The biggest issue with tape condition and the Sonys is that we will get 
really poor read performance (lots of soft errors and retrying) ending
with a read error on a tape that has been sitting on the shelf for months
or has been shipped (vibration causing settling?).  A quick wind-to-end
and back seems to help immensely.

> I doubt whether my problems were to do with conditioning, I am sure that my
> SDT-7000 was faulty.

I'm not going to argue with this 8)

> Do you have any experience of the SDT-7000?  

Not directly, no.

> The SDT-7000 has a drum rotational speed twice that of the SDT-5200
> (as Greg noted, to enhance performance).  Running a drive at a
> higher speed can only make it more susceptible to mechanical
> failure.

That presumes that everything else is the same, which isn't even close
to valid.  The SDT-7000, as has been observed, has a completely
different head assembly design.  The transport, insofar as any
helical-scan transport can be, is pretty good.  You can whine all you
like about consumer-grade product, but TBH your average consumer-grade
transport is pretty bloody good.  Sony are going to hurt a lot more
with 5% returns on a consumer product than on a computer product.

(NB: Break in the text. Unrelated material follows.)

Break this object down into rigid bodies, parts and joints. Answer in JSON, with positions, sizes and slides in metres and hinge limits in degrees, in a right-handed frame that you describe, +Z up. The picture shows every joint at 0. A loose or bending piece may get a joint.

>  I would guess that the 5200 has been
> out for longer and that any bugs/problems would be more likely to be
> observed/sorted out than any with the 7000.  The small price difference
> between the two models make me think that there has been little change in
> the funamental mechanism design and that 8000rpm may be too fast to
> transport the tape using the existing mechanism.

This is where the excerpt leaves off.